信州・明科での爆裂弾製造事件は、宮下逮捕からわずか一週間で刑法第七三条違反事件に変質した。天皇制国家からすれば、「大逆」はあってはならないし、あるはずがないのだった。一八八二年に施行された旧刑法第一一六条で初めて「大逆罪」が盛りこまれる際には、そのような規定そのものが、日本国民としては「不敬」だという反対論が出たのだから。そうであれば、無理に刑法第七三条を持出さなくてもよかったろう。しかし刑法第七三条事件は、裁判では一審で終審だったから、社会主義無政府主義思想の絶滅をもくろむ国家にとってはこれほど便利で、デッチ上げしやすい法律はなかった。

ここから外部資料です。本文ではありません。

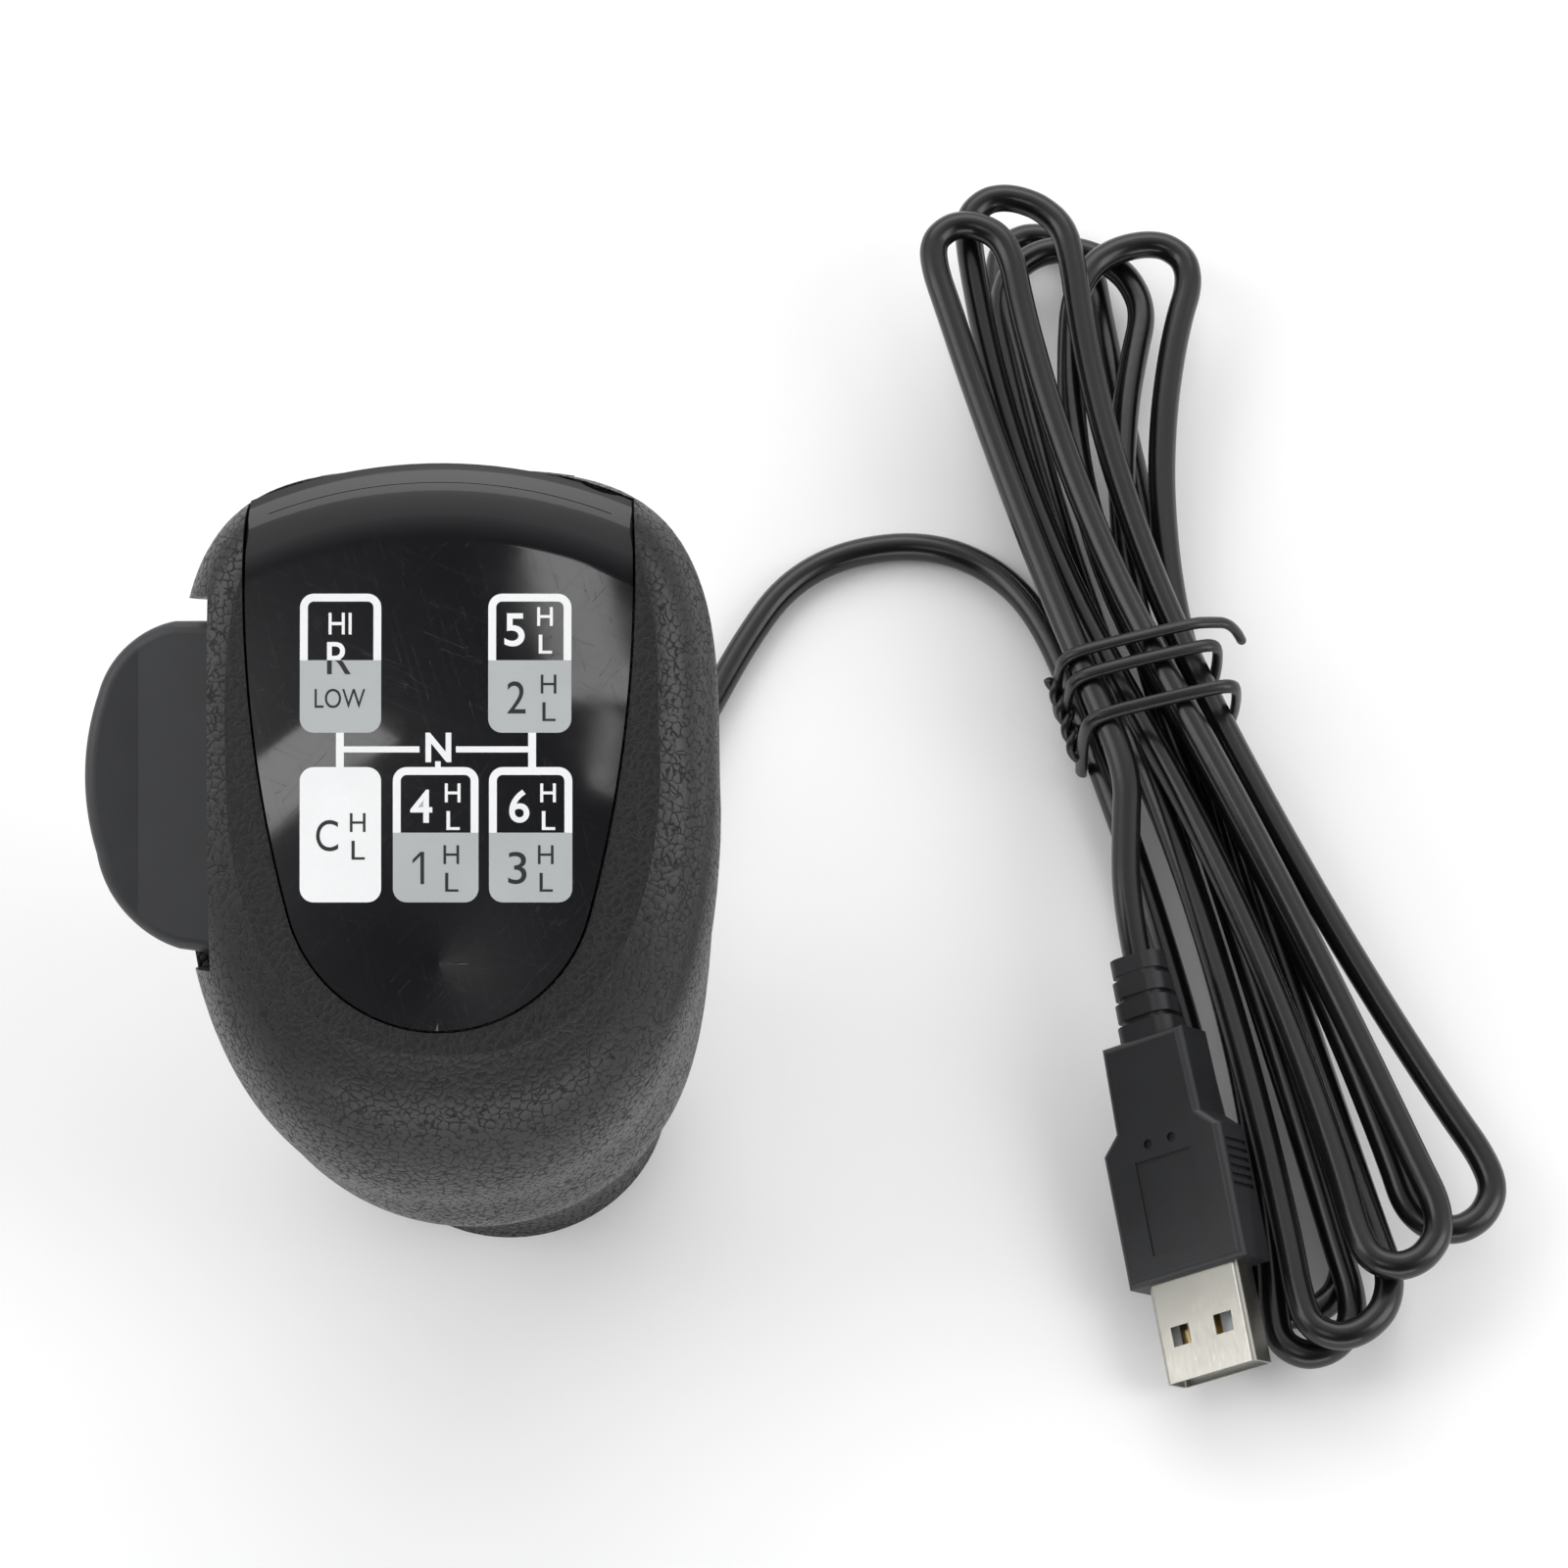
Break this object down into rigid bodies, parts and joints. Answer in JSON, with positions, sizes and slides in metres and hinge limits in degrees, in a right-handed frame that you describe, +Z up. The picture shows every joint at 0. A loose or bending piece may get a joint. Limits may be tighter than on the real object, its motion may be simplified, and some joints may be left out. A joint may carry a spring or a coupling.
{
  "type": "gear shift knob game controller",
  "caption": "Hand-held gear shift knob with a glossy pattern plate, a grained grip, a thumb paddle, a front range flap and a tied USB cord.",
  "frame": {"origin": "centre of the rod socket's mouth, on the flat foot of the neck", "axes": "+Z up along the rod socket, +Y to the front of the knob away from the driver, +X to the right, with the thumb paddle on the left"},
  "size_m": [0.1639, 0.1608, 0.0955],
  "materials": {
    "gloss_black": "polished black, fine scratches",
    "grained_grip": "charcoal, leather grain, satin",
    "paddle_matte": "smooth charcoal, matte",
    "steel": "ground",
    "bush_aluminium": "turned",
    "screw_steel": "black zinc",
    "switch_body": "moulded",
    "switch_plunger": "moulded red",
    "contact_brass": "plated",
    "board_green": "solder mask",
    "chip_black": "moulded",
    "crystal_metal": "drawn can",
    "header_white": "moulded white",
    "wire_jacket": "coloured insulation",
    "grommet_rubber": "moulded black",
    "cord_jacket": "smooth black, satin gloss",
    "tie_coating": "black coating",
    "plug_body": "moulded black, fine texture",
    "plug_shell": "nickel plated sheet"
  },
  "bodies": {
    "grip": {"pattern_plate": "gloss_black", "upper_grip_shell": "grained_grip", "lower_grip_shell": "grained_grip", "paddle_pin": "steel", "flap_pin": "steel", "rod_bush": "bush_aluminium", "rod_set_screws": "screw_steel", "shell_screws": "screw_steel", "board_screws": "screw_steel", "paddle_detent_ball": "steel", "paddle_detent_spring": "steel", "flap_detent_ball": "steel", "flap_detent_spring": "steel", "paddle_switch": "switch_body", "range_switch": "switch_body", "switch_terminals": "contact_brass", "circuit_board": "board_green", "controller_chip": "chip_black", "clock_crystal": "crystal_metal", "switch_header": "header_white", "usb_header": "header_white", "usb_wires": "wire_jacket", "switch_wires": "wire_jacket", "cable_grommet": "grommet_rubber", "cord_lead": "cord_jacket", "cord_hank": "cord_jacket", "cord_tail": "cord_jacket", "twist_tie": "tie_coating", "usb_strain_relief": "plug_body", "usb_overmold": "plug_body", "usb_metal_shell": "plug_shell", "usb_tongue": "header_white", "usb_contacts": "contact_brass"},
    "paddle": {"thumb_paddle": "paddle_matte"},
    "flap": {"range_flap": "paddle_matte"},
    "paddle_plunger": {"paddle_switch_plunger": "switch_plunger"},
    "range_plunger": {"range_switch_plunger": "switch_plunger"}
  },
  "joints": [
    {"name": "paddle_hinge", "type": "hinge", "parent": "grip", "child": "paddle", "pos_m": [-0.0211, 0.01079, 0.07322], "axis": [0, 0.9063, 0.4226], "range_deg": [0, 10]},
    {"name": "flap_hinge", "type": "hinge", "parent": "grip", "child": "flap", "pos_m": [-0.0041, 0.03427, 0.08582], "axis": [1, 0, 0], "range_deg": [0, 10]},
    {"name": "paddle_plunger_slide", "type": "slide", "parent": "grip", "child": "paddle_plunger", "axis": [0, 0.4226, -0.9063], "range_m": [0, 0.00122]},
    {"name": "range_plunger_slide", "type": "slide", "parent": "grip", "child": "range_plunger", "axis": [0, 0.4226, -0.9063], "range_m": [0, 0.00122]}
  ],
  "couplings": [
    {"joint": "paddle_plunger_slide", "follows": "paddle_hinge", "m_per_rad": 0.007},
    {"joint": "range_plunger_slide", "follows": "flap_hinge", "m_per_rad": 0.007}
  ]
}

だがなぜ一二人なのか、なぜ他の人たちが減刑されなかったか、その正確で詳しい理由は明らかではないが、社会に誤りを消してしまう効果を持ったのである。「聖恩逆徒に及ぶ」(『紀伊毎日新聞』)「聖恩天の如し只感泣あるのみ」(『琉球新報』)「広大無辺の聖徳」(『九州日日新聞』)「聖主の慈仁に浴したる心地するのみ」(『東京朝日新聞』)というふうに全国の新聞は、真相に迫ろうとはせず「逆徒」と「聖徳」を対照させるような報道を続けた。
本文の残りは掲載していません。